Nelle città la
maggior parte delle persone non riesce a vivere come vuole; l’ambiente urbano,
così com'è, non permette che nascano e si sviluppino le loro personalità; è
inadatto a soddisfarne i bisogni, organizzato com'è a vantaggio di qualcos'altro. L’attività di ognuno, che sia lavoro, uso del tempo libero,
dormire, cucinare, studiare, eccetera, è di norma organizzata in spazi che solo
in minima parte possono essere creati, modificati e gestiti da chi li abita.

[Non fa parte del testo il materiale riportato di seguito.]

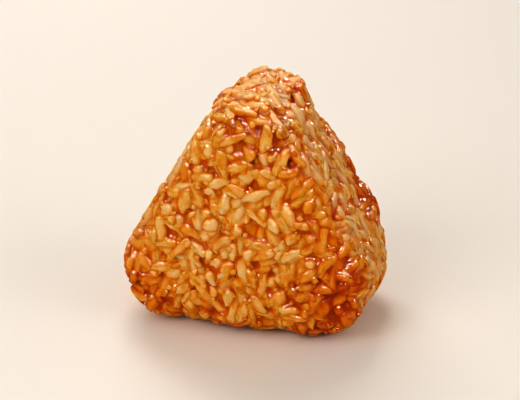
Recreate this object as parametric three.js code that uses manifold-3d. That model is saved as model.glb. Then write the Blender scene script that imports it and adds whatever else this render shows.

Gli ambienti sono concepiti in modo tale che l’abitare sia funzionale non alla
vita di ciascuno, ma agli interessi di persone estranee ad essa. Così la scuola
è costruita primariamente per educare alla disciplina, la fabbrica o l’ufficio
per creare profitto, i condomini per spezzare la socialità, il cubo in cui
viviamo per ammansirci; difficilmente possono essere modificati.
Se si vuole
cambiare qualche cosa nella propria casa si deve chiede il permesso a qualche
autorità.
Regolamenti
edilizi e burocrazie di ogni genere hanno criminalizzato ogni intervento
creativo all’esterno, ma anche all’interno delle abitazioni.
Nell’intimo
delle mura domestiche la possibilità di gestire lo spazio si limita a poche
cose, per lo più intese a isolare all’interno delle quattro mura le persone che
ci abitano.
L’unico ambito
in cui si ha il permesso di organizzare la propria casa è confinato alla
disposizione dei mobili, alla tinteggiatura delle pareti: tutto il resto è
precluso, dove si abita e come si abita sono sotto stretto controllo.
Per cambiare
tutto ciò, l’individuo deve evolversi, liberarsi dalla delega, diventare
cittadino a tutti gli effetti fino a trovare il proprio posto e mettere le
radici. Questo cambiamento spetta a coloro che nel territorio vivono, non a
coloro che ci investono, e l’unico ambito in cui ciò è possibile è quello
offerto dall’autogestione territoriale generalizzata, cioè la gestione del
territorio da parte dei suoi abitanti attraverso assemblee comunitarie. La
città deve generare un’aria che renda liberi gli abitanti che la respirano.